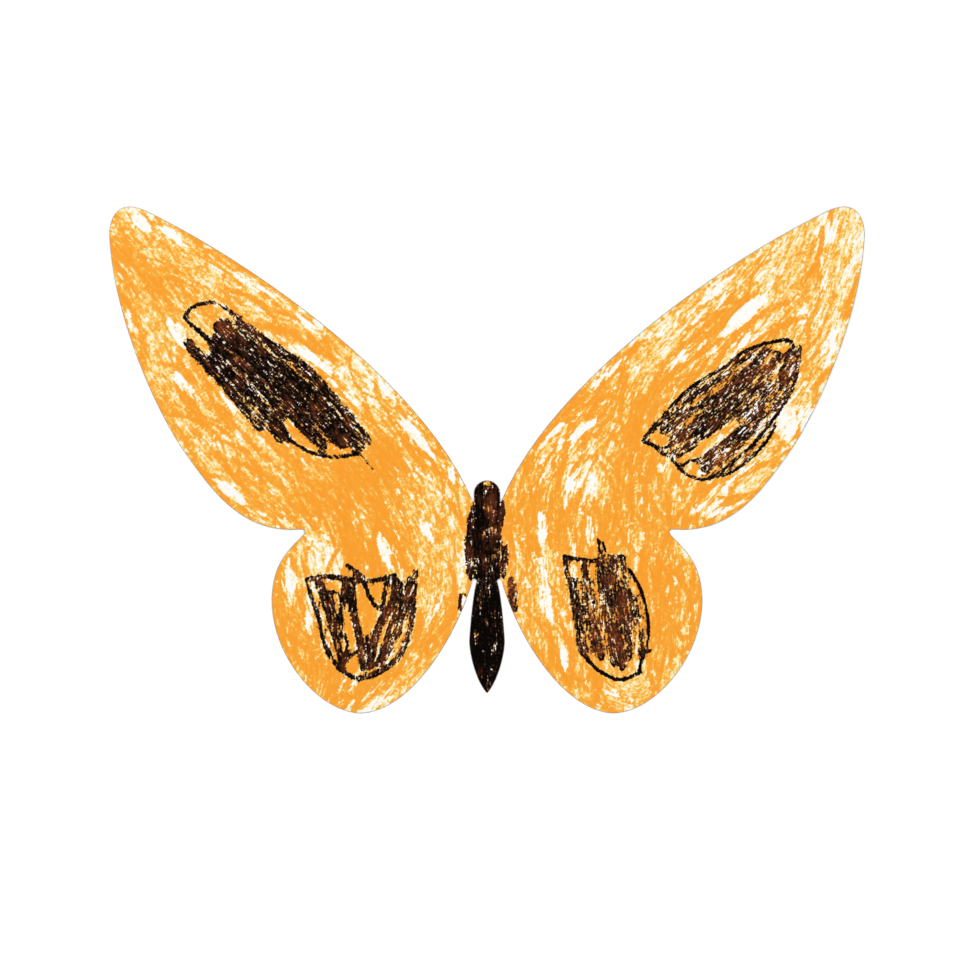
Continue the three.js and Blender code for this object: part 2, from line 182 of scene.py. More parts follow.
def top_loops(node):
    """The loops round a CAD node's upper face, the outer one first."""
    mesh = frame["nodes"][node].data
    points = np.array([v.co for v in mesh.vertices]) / MM
    top = points[:, 2].max()
    follows = {}
    for face in mesh.polygons:
        corners = points[list(face.vertices)]
        if corners[:, 2].min() < top - 0.01:
            continue
        keys = [tuple(c) for c in np.round(corners[:, :2], 3).tolist()]
        for a, b in zip(keys, keys[1:] + keys[:1]):
            if a in follows.get(b, []):
                follows[b].remove(a)
            else:
                follows.setdefault(a, []).append(b)
    loops = []
    for start in follows:
        while follows[start]:
            loop = [start]
            while follows[loop[-1]]:
                loop.append(follows[loop[-1]].pop())
                if loop[-1] == start:
                    break
            loops.append(np.array(loop[:-1]))
    return sorted(loops, key=lambda loop: -abs(area(loop)))


def fill(loops):
    """True at the grid points inside the loops; a loop inside another is a hole."""
    flips = np.zeros((len(rows), len(columns) + 1), int)
    for loop in loops:
        for (ax, ay), (bx, by) in zip(loop, np.roll(loop, -1, axis=0)):
            if ay == by:
                continue
            first, last = np.searchsorted(rows, sorted((ay, by)))
            x = ax + (rows[first:last] - ay) * (bx - ax) / (by - ay)
            np.add.at(flips, (np.arange(first, last), np.searchsorted(columns, x - 1e-6)), 1)
    return np.cumsum(flips, axis=1)[:, :-1] % 2 == 1


def anticlockwise(loop):
    return loop if area(loop) > 0 else loop[::-1]


def cut_at(loop, x, side):
    """The part of a loop outside the line at x on one side of the body."""
    kept = []
    for a, b in zip(loop, np.roll(loop, -1, axis=0)):
        inside_a, inside_b = side * a[0] >= x, side * b[0] >= x
        if inside_a:
            kept.append(a)
        if inside_a != inside_b:
            share = (side * x - a[0]) / (b[0] - a[0])
            kept.append(np.array([side * x, a[1] + share * (b[1] - a[1])]))
    return np.array(kept)


def narrowed(loop, bottom, top):
    """The body's loop drawn in to the strips' inner edges beside the creases."""
    points = []
    for a, b in zip(loop, np.roll(loop, -1, axis=0)):
        beside = abs(a[0]) > body_side and bottom - 0.01 <= a[1] <= top
        points.append([math.copysign(body_side, a[0]), a[1]] if beside else list(a))
        if abs(a[0] - b[0]) < 0.01 and (a[1] - top) * (b[1] - top) < 0:
            corner = [[math.copysign(body_side, a[0]), top], [a[0], top + 0.02]]
            points.extend(corner if b[1] > a[1] else corner[::-1])
    return np.array(points)


def divided(loop, longest):
    """The loop with its long edges cut into shorter ones."""
    points = []
    for a, b in zip(loop, np.roll(loop, -1, axis=0)):
        parts = max(1, math.ceil(np.hypot(*(b - a)) / longest))
        points.extend(a + (b - a) * k / parts for k in range(parts))
    return np.array(points)


def inset(loop, distance, straight):
    """The loop moved inwards, except at the crease, the line x = straight."""
    before, after = np.roll(loop, 1, axis=0), np.roll(loop, -1, axis=0)
    e1, e2 = loop - before, after - loop
    e1 /= np.linalg.norm(e1, axis=1)[:, None]
    e2 /= np.linalg.norm(e2, axis=1)[:, None]
    inward = np.stack([-(e1 + e2)[:, 1], (e1 + e2)[:, 0]], axis=1)
    inward /= np.maximum(np.linalg.norm(inward, axis=1), 1e-6)[:, None]
    inward[np.abs(np.abs(loop[:, 0]) - straight) < 1e-3] = 0
    return loop + inward * distance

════

→ EXERCISE AIM
Write out, exactly and with nothing else, the lines of the listing above from its first line through the line with "return np.array(kept)".

→ SOLUTION BELOW
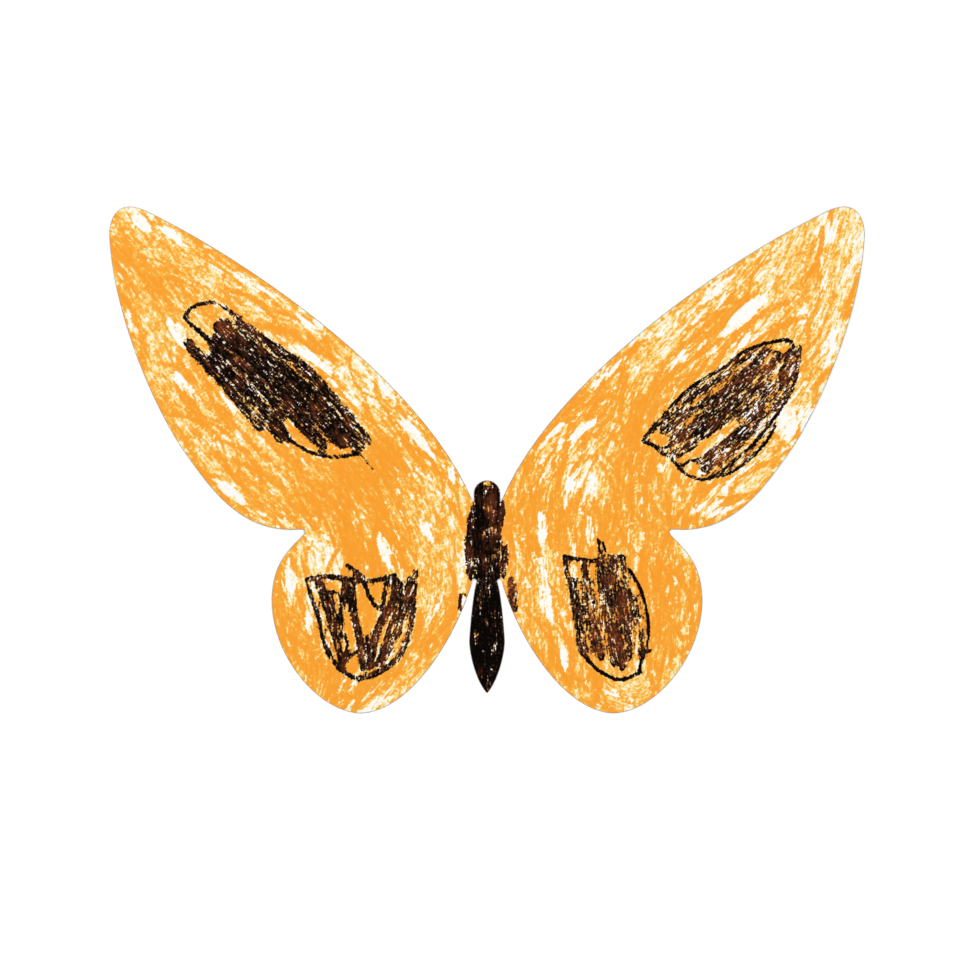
Continue the three.js and Blender code for this object: part 2, from line 182 of scene.py. More parts follow.
def top_loops(node):
    """The loops round a CAD node's upper face, the outer one first."""
    mesh = frame["nodes"][node].data
    points = np.array([v.co for v in mesh.vertices]) / MM
    top = points[:, 2].max()
    follows = {}
    for face in mesh.polygons:
        corners = points[list(face.vertices)]
        if corners[:, 2].min() < top - 0.01:
            continue
        keys = [tuple(c) for c in np.round(corners[:, :2], 3).tolist()]
        for a, b in zip(keys, keys[1:] + keys[:1]):
            if a in follows.get(b, []):
                follows[b].remove(a)
            else:
                follows.setdefault(a, []).append(b)
    loops = []
    for start in follows:
        while follows[start]:
            loop = [start]
            while follows[loop[-1]]:
                loop.append(follows[loop[-1]].pop())
                if loop[-1] == start:
                    break
            loops.append(np.array(loop[:-1]))
    return sorted(loops, key=lambda loop: -abs(area(loop)))


def fill(loops):
    """True at the grid points inside the loops; a loop inside another is a hole."""
    flips = np.zeros((len(rows), len(columns) + 1), int)
    for loop in loops:
        for (ax, ay), (bx, by) in zip(loop, np.roll(loop, -1, axis=0)):
            if ay == by:
                continue
            first, last = np.searchsorted(rows, sorted((ay, by)))
            x = ax + (rows[first:last] - ay) * (bx - ax) / (by - ay)
            np.add.at(flips, (np.arange(first, last), np.searchsorted(columns, x - 1e-6)), 1)
    return np.cumsum(flips, axis=1)[:, :-1] % 2 == 1


def anticlockwise(loop):
    return loop if area(loop) > 0 else loop[::-1]


def cut_at(loop, x, side):
    """The part of a loop outside the line at x on one side of the body."""
    kept = []
    for a, b in zip(loop, np.roll(loop, -1, axis=0)):
        inside_a, inside_b = side * a[0] >= x, side * b[0] >= x
        if inside_a:
            kept.append(a)
        if inside_a != inside_b:
            share = (side * x - a[0]) / (b[0] - a[0])
            kept.append(np.array([side * x, a[1] + share * (b[1] - a[1])]))
    return np.array(kept)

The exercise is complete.